The Boys & Girls Club took over Gresham’s PAL Center on March 1, putting an end to the possibility that the center would close its doors.

In order to move to an interim location beginning this fall, the Boys & Girls Club is in the process of raising $400,000, 45 percent of which has been secured.

“There has been a lot of uncertainty out here for the kids,” said Erin Hubert, CEO of Boys & Girls Clubs of Portland. “We don’t want any more uncertainty.”

Friends of the Children Chief Operating Officer Mark Young described the partnership of his organization and the Boys & Girls Club as a match made in heaven, and said the organizations would share spaces and resources.
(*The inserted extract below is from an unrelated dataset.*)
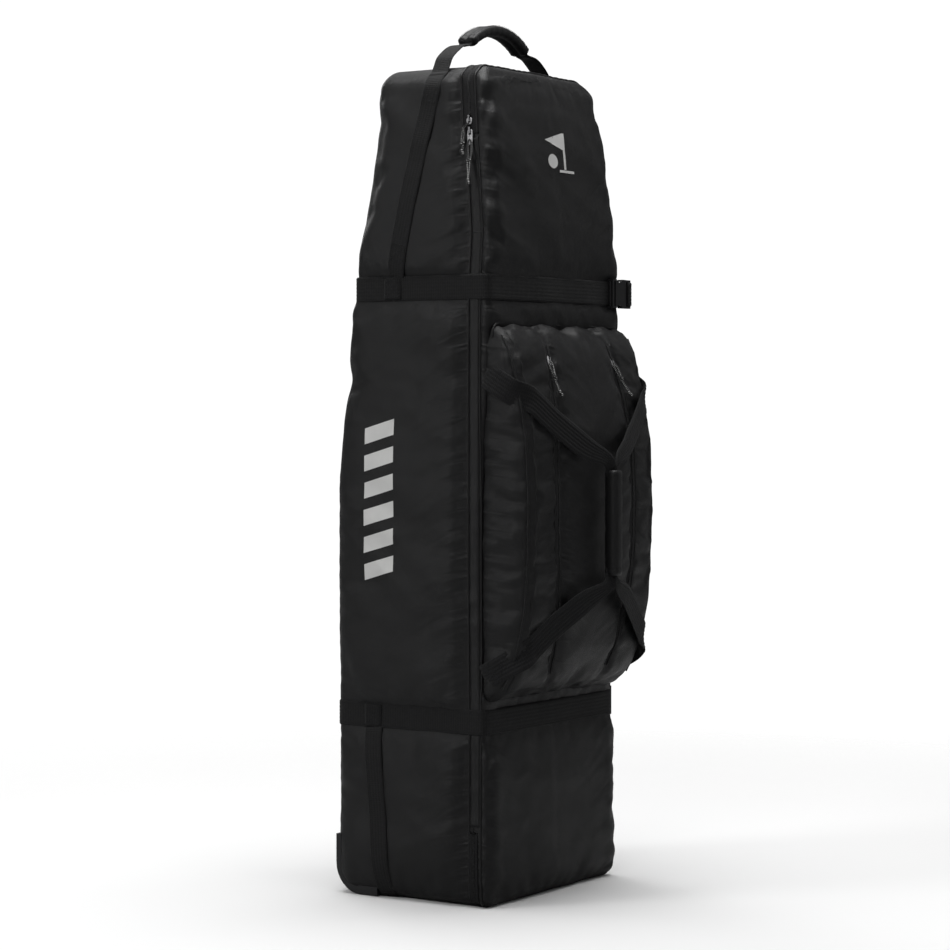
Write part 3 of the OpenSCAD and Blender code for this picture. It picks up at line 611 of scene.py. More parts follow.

Young said the new 30,000-square-foot building would be two stories and include a big gym, a game room, a weight room, an art room, a music room and a learning center.

Next door will be an 8,000-square-foot facility with a multipurpose room, learning kitchen and living room.

“Kids, this place is going to be for you,” said state Sen. Laurie Monnes Anderson, D-Gresham.

Though families and kids said they missed certain programs with Gresham PAL, such as break dancing, archery and tae kwon do, they reveled in the news.

“It was an emotional February, and all the families were wondering what was going to happen,” said Valerie Francis, a mother whose daughter Chelsey has frequented the Gresham PAL Center and Boys & Girls Club the past 18 months.

Club volunteer Amanda McCraw, 18, said a sparkling new set of facilities will give kids a chance to not worry about what’s happening around them at home and school — to just be kids and play.

Added Andrew, who just finished eighth grade, “It’s awesome and so appreciated.”

“I’m looking forward to seeing it materialize,” said Beard, Andrew’s foster mother. “We need it. They got the right idea.”